In [None]:
import numpy as np
import torch
from torch.utils import data
from d2l import torch as d2l

###  actual model parameters

In [None]:
true_w = torch.tensor([2, -3.4])
true_b = 4.2

### Generating dataset

In [None]:
features, labels = d2l.synthetic_data(true_w, true_b, 1000)   # refer to Note #3 for synthetic_data method

In [None]:
features.shape, labels.shape

### Selecting the dataset in batches for minibatch stochastic gradient descent using pytorch data util

In [None]:
def load_array(data_arrays, batch_size, is_train=True): #@save
    """
    creates pytorch data iterator for the given batch size
    """
    dataset = data.TensorDataset(*data_arrays)
    return data.DataLoader(dataset, batch_size, shuffle=True)

#### testing the batch_size loading of data

In [None]:
batch_size = 5
batch_data_loader = load_array([features, labels], batch_size)

In [None]:
type(batch_data_loader)

In [None]:
data_iter = iter(batch_data_loader)

In [None]:
type(data_iter)    # iterator, gives batch_size of data on each loop

In [None]:
next(data_iter)

### defining the linear model using pytorch avaiable API's

#### using "Sequential" class from NeuralNet ("nn") module.
#### Sequential class defines container for several layers to be chained together.
#### a Sequential instance passes the given input through the first layer, and then in turn passing the output as the second layerʼs input and so on until all the chained layers.
#### we need only one layer in this model. 
#### We also need the layer to be fully connected. ( every input connected to the output)

#### "Linear" class from nn module can be used to create fully connected layer, the arguments indicates the dimensions of input and output layer

In [None]:
from torch import nn # Neural Networks

net = nn.Sequential(nn.Linear(2, 1))  # 2 inputs (x1, x2) and one output

### selecting initial model parameters 

#### from the neuralnet object, we can directly set the weight and bias params, using the attributes

In [None]:
net[0].weight.data.normal_(0, 0.1)   # '0' indicates the first layer in the network
net[0].bias.data.fill_(0)

### defining the Loss function

#### using Mean Squared Error loss from the nn library, 
#### note: by deafult, it uses the reduction method as 'mean', meaning normalizing the loss by the length of input.
#### to change this, we can use the keywordargument 'reduction' as sum (nn.MSELoss(reduction=sum)

In [None]:
loss = nn.MSELoss()  # using the MeanSquaredError 

### defining the model optimizing algorithm

#### we can use the 'optim' module of pytorch to get the Stochasitic Gradient descent algorithm
#### it can take key value pairs of hyper parameters.

In [None]:
trainer = torch.optim.SGD(net.parameters(), lr=0.03) # learning rate

In [None]:
type(trainer)

#### the step method from SGD can be used for updating model params for each batch

In [None]:
help(trainer.step)

In [None]:
num_epochs = 3

In [None]:
def train(num_epochs=3):
    for epoch in range(num_epochs):
        for X, y in data_iter:
            l = loss(net(X), y)
            trainer.zero_grad()
            l.backward()
            trainer.step()
        training_loss = loss(net(features), labels)

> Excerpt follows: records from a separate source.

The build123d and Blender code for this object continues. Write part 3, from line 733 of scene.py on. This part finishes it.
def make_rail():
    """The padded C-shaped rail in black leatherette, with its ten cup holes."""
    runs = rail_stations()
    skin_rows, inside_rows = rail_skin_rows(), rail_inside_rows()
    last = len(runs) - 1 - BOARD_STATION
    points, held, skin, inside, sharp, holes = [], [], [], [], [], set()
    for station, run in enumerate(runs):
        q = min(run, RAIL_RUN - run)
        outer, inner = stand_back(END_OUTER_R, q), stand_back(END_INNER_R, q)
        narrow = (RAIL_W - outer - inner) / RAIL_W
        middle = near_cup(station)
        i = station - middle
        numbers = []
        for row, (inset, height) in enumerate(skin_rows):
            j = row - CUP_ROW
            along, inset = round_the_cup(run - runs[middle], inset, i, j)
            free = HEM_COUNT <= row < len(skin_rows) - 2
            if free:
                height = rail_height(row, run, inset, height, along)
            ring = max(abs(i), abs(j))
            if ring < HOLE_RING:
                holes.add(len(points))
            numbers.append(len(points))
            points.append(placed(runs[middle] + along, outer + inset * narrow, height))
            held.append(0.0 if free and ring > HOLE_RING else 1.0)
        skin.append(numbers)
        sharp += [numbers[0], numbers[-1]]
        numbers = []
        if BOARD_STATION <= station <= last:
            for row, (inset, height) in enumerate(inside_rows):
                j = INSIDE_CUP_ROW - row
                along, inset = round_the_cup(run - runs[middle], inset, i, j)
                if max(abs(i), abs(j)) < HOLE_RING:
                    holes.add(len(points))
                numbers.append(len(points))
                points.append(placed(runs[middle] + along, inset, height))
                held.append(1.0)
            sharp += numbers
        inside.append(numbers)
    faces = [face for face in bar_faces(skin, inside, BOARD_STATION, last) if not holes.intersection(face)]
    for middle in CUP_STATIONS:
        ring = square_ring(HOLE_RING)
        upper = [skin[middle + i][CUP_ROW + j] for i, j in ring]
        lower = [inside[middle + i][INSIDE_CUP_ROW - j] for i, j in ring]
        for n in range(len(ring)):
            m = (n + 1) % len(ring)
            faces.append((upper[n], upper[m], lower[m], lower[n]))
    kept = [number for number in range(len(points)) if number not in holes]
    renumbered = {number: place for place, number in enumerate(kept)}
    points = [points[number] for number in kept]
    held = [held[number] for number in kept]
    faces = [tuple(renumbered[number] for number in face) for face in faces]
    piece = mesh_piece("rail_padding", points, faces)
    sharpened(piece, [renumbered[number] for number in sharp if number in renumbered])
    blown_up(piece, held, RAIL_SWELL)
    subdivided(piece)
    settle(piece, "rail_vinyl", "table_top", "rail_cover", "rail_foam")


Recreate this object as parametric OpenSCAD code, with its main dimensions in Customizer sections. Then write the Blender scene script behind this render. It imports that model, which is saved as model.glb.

        print(f'epoch {epoch + 1}, loss {training_loss:f}')

In [None]:
train()

#### the final parameters gets updated in the neural network object

In [None]:
def estimate_error():
    w_estimated = net[0].weight.data
    b_estimated = net[0].bias.data
    
    print('error in estimating w:', true_w - w_estimated.reshape(true_w.shape))
    print('error in estimating b:', true_b - b_estimated)

In [None]:
estimate_error()

### With using HuberLoss method

#### HuberLoss - uses a squared term if the absolute element-wise error falls below delta and a delta-scaled L1 term otherwise.

In [None]:
loss = nn.HuberLoss()

In [None]:
train()

In [None]:
estimate_error()